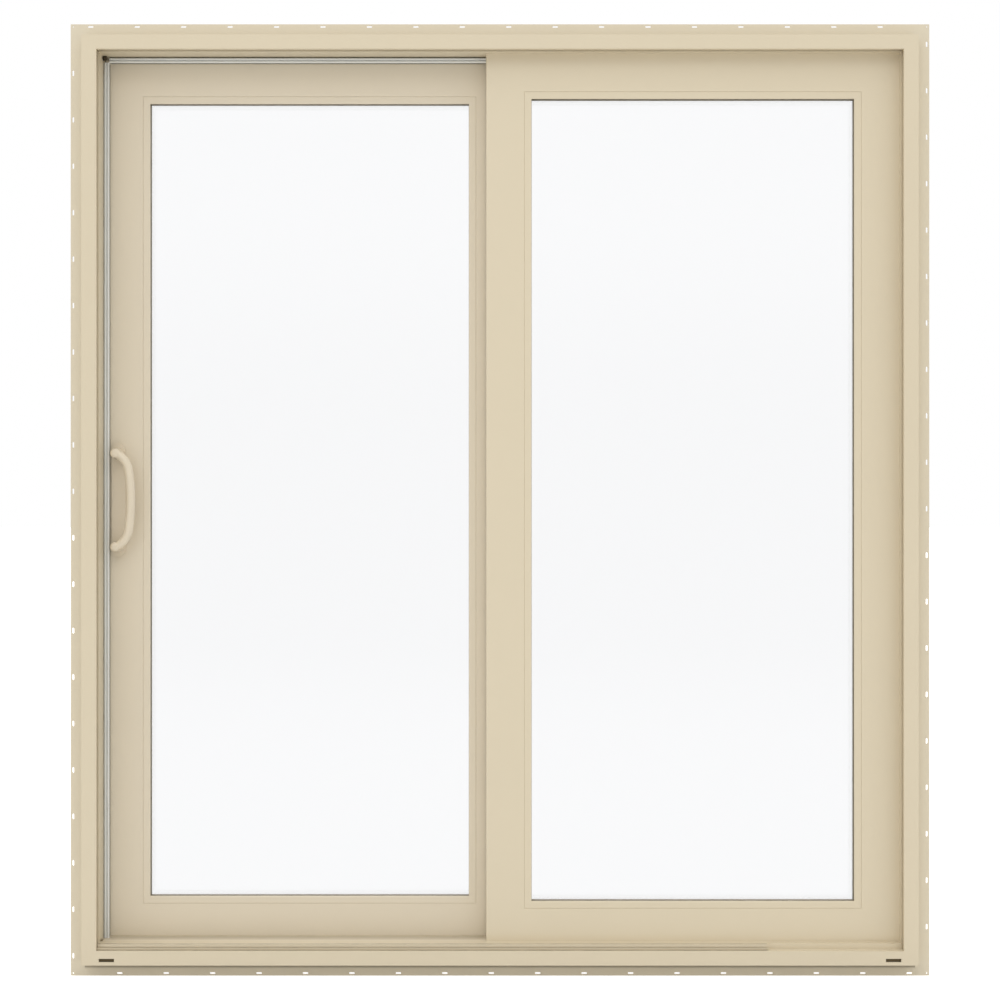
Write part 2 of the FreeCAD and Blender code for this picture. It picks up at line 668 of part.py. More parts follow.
def make_tracks():
    """The roller track in the sill, and the guide rail and travel bumper in the head."""
    base = TRACK_BASE_WIDTH / 2
    rib = TRACK_RIB_WIDTH / 2
    z = POCKET_FLOOR_Z
    track = box(-REVEAL_X, REVEAL_X, RUN_Y - base, RUN_Y + base, z, z + TRACK_BASE_THICKNESS)
    track = track.fuse(box(-REVEAL_X, REVEAL_X, RUN_Y - rib, RUN_Y + rib, z, z + TRACK_RIB_HEIGHT))
    save("roller_track", track.removeSplitter())
    stop = SLIDING_LEFT + PANEL_WIDTH + TRAVEL + RUNNING_GAP
    end = stop - RAIL_END_GAP
    base = GUIDE_BASE_WIDTH / 2
    rib = GUIDE_RIB_WIDTH / 2
    z = POCKET_CEILING_Z
    low = PANEL_TOP - GUIDE_RIB_REACH
    guide = box(-REVEAL_X, end, RUN_Y - base, RUN_Y + base, z - GUIDE_BASE_THICKNESS, z)
    guide = guide.fuse(box(-REVEAL_X, end, RUN_Y - rib, RUN_Y + rib, low, z))
    save("head_guide_rail", guide.removeSplitter())
    wide = BUMPER_WIDTH / 2
    save("travel_bumper", box(stop, stop + BUMPER_LENGTH, RUN_Y - wide, RUN_Y + wide, z - BUMPER_DROP, z))


def make_keeper():
    """The lock keeper on the floor of the left jamb's pocket."""
    floor = -REVEAL_X - JAMB_POCKET
    wide = KEEPER_WIDTH / 2
    tall = KEEPER_HEIGHT / 2
    end = floor + KEEPER_THICKNESS
    plate = box(floor, end, RUN_Y - wide, RUN_Y + wide, MIDDLE - tall, MIDDLE + tall)
    slot_wide = BOLT_SLOT_WIDTH / 2
    slot_tall = KEEPER_SLOT_HEIGHT / 2
    slot = box(floor, end, RUN_Y - slot_wide, RUN_Y + slot_wide, MIDDLE - slot_tall, MIDDLE + slot_tall)
    save("lock_keeper", plate.cut(slot))


def handle_plate(face, out):
    """A backplate with two thicker round ends: out is -1 outdoors and 1 indoors."""
    left = SLIDING_LEFT + HANDLE_EDGE_GAP
    centre = left + PLATE_END_RADIUS
    reach = PLATE_HALF_HEIGHT - PLATE_END_RADIUS
    y0, y1 = sorted((face, face + out * PLATE_THICKNESS))
    right = left + 2 * PLATE_END_RADIUS
    plate = box(left, right, y0, y1, MIDDLE - reach, MIDDLE + reach)
    for sign in (-1, 1):
        start = Vector(centre, face, MIDDLE + sign * reach)
        plate = plate.fuse(cylinder(PLATE_END_RADIUS, start, Vector(0, out, 0), ROSE_THICKNESS))
    return plate.removeSplitter()


def handle_grip(face, out):
    """A bowed round bar on two posts."""
    x = SLIDING_LEFT + HANDLE_EDGE_GAP + PLATE_END_RADIUS
    y = face + out * (GRIP_PROJECTION - GRIP_RADIUS)
    end = Vector(x, y, MIDDLE + GRIP_HALF_SPAN)
    shoulder = Vector(x + GRIP_SHOULDER_BOW, y, MIDDLE + GRIP_HALF_SPAN - GRIP_SHOULDER)
    crown = Vector(x + GRIP_BOW, y, MIDDLE)
    low_shoulder = Vector(shoulder.x, y, 2 * MIDDLE - shoulder.z)
    low_end = Vector(x, y, 2 * MIDDLE - end.z)
    middle = Part.Arc(shoulder, crown, low_shoulder)
    heading = tangent_at(shoulder, crown, low_shoulder)
    upper = tangent_arc(shoulder, heading, end)
    mirrored = Vector(upper.x, y, 2 * MIDDLE - upper.z)
    path = Part.Wire(
        [
            Part.Arc(end, upper, shoulder).toShape(),
            middle.toShape(),
            Part.Arc(low_shoulder, mirrored, low_end).toShape(),
        ]
    )
    direction = path.Edges[0].tangentAt(path.Edges[0].FirstParameter)
    ring = Part.Wire(Part.makeCircle(GRIP_RADIUS, end, direction))
    bar = path.makePipeShell([ring], True, False)
    foot_y = face + out * ROSE_THICKNESS
    for top in (end, low_end):
        bar = bar.fuse(grip_post(top, foot_y, out))
    return bar


def grip_post(top, foot_y, out):
    """A tapered post with a domed end, turned about the line through the bar's end."""
    crown = top.y + out * POST_RADIUS
    shoulder = crown - out * POST_DOME
    flat = POST_RADIUS - POST_DOME
    bend = POST_DOME * math.sqrt(0.5)
    dome = Part.Arc(
        Vector(top.x + POST_RADIUS, shoulder, top.z),
        Vector(top.x + flat + bend, shoulder + out * bend, top.z),
        Vector(top.x + flat, crown, top.z),
    )
    corners = [
        Vector(top.x + flat, crown, top.z),
        Vector(top.x, crown, top.z),
        Vector(top.x, foot_y, top.z),
        Vector(top.x + POST_FOOT_RADIUS, foot_y, top.z),
        Vector(top.x + POST_RADIUS, top.y, top.z),
        Vector(top.x + POST_RADIUS, shoulder, top.z),
    ]
    outline = Part.Wire([dome.toShape()] + Part.makePolygon(corners).Edges)
    return Part.Face(outline).revolve(top, Vector(0, 1, 0), 360)


def tangent_at(start, middle, end):
    """The direction at the start of the arc through three points, looking away from the arc."""
    edge = Part.Arc(start, middle, end).toShape()
    return edge.tangentAt(edge.FirstParameter) * -1


def tangent_arc(start, heading, end):
    """The middle point of the arc that leaves start along heading and reaches end."""
    chord = end - start
    turn = heading.getAngle(chord)
    side = (chord - heading * chord.dot(heading)).normalize()
    radius = chord.Length / (2 * math.sin(turn))
    return start + heading * radius * math.sin(turn) + side * radius * (1 - math.cos(turn))


def make_handles():
    """Matching handles on the lock stile's two faces."""
    for name, face, out in (("outer", SLIDING_FRONT, -1), ("inner", SLIDING_BACK, 1)):
        save(f"{name}_handle_plate", handle_plate(face, out))
        save(f"{name}_handle_grip", handle_grip(face, out))


os.makedirs("parts", exist_ok=True)
make_sill()
make_head()
make_jamb(-1)
make_jamb(1)
make_nail_fins()
make_screen_track()
make_sill_cover()
make_weatherstrips()
make_fixed_panel()
make_sliding_panel()
make_rollers()
make_tracks()
make_keeper()
make_handles()
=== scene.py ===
"""Looks of a glass sliding patio door: finishes, glazing gaskets, seals, fasteners and a plain studio.

Metres throughout. X runs to the right, Y into the building and Z up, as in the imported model.
"""
import math

import bmesh
import bpy
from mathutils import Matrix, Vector


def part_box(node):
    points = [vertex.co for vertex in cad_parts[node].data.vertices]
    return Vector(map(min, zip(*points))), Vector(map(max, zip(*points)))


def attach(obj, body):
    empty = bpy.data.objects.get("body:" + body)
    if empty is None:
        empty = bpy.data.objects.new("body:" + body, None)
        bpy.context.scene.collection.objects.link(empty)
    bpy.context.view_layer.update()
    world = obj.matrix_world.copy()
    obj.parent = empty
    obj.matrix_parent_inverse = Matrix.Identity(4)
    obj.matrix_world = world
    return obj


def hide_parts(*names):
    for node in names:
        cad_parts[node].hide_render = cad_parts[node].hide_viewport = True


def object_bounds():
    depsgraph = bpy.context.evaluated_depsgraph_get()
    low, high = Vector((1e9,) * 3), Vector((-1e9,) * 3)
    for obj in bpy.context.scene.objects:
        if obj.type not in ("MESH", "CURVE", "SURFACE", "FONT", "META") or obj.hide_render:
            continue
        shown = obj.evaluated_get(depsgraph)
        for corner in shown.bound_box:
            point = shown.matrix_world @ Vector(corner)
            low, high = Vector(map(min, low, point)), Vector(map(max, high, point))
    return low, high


bl_info = {
    "name": "Sliding Patio Door Looks",
    "version": (1, 0, 0),
    "blender": (4, 5, 0),
    "location": "3D View > Sidebar > Patio Door",
    "description": "Dresses a two-panel sliding patio door and lights it in a plain studio",
    "category": "Object",
}

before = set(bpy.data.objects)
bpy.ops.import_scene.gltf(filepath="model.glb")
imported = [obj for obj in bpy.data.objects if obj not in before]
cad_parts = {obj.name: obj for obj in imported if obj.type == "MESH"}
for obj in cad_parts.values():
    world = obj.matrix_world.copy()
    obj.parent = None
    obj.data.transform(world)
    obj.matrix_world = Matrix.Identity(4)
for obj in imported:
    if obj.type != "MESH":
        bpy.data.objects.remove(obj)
CAD_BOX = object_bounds()

PANELS = {"fixed": "frame", "sliding": "sliding_panel"}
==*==
TASK » Start at the line with "return start +" and stop after the line with "obj.parent = empty". Repeat exactly the lines in that range.

FINAL RESULT »
    return start + heading * radius * math.sin(turn) + side * radius * (1 - math.cos(turn))


def make_handles():
    """Matching handles on the lock stile's two faces."""
    for name, face, out in (("outer", SLIDING_FRONT, -1), ("inner", SLIDING_BACK, 1)):
        save(f"{name}_handle_plate", handle_plate(face, out))
        save(f"{name}_handle_grip", handle_grip(face, out))


os.makedirs("parts", exist_ok=True)
make_sill()
make_head()
make_jamb(-1)
make_jamb(1)
make_nail_fins()
make_screen_track()
make_sill_cover()
make_weatherstrips()
make_fixed_panel()
make_sliding_panel()
make_rollers()
make_tracks()
make_keeper()
make_handles()
=== scene.py ===
"""Looks of a glass sliding patio door: finishes, glazing gaskets, seals, fasteners and a plain studio.

Metres throughout. X runs to the right, Y into the building and Z up, as in the imported model.
"""
import math

import bmesh
import bpy
from mathutils import Matrix, Vector


def part_box(node):
    points = [vertex.co for vertex in cad_parts[node].data.vertices]
    return Vector(map(min, zip(*points))), Vector(map(max, zip(*points)))


def attach(obj, body):
    empty = bpy.data.objects.get("body:" + body)
    if empty is None:
        empty = bpy.data.objects.new("body:" + body, None)
        bpy.context.scene.collection.objects.link(empty)
    bpy.context.view_layer.update()
    world = obj.matrix_world.copy()
    obj.parent = empty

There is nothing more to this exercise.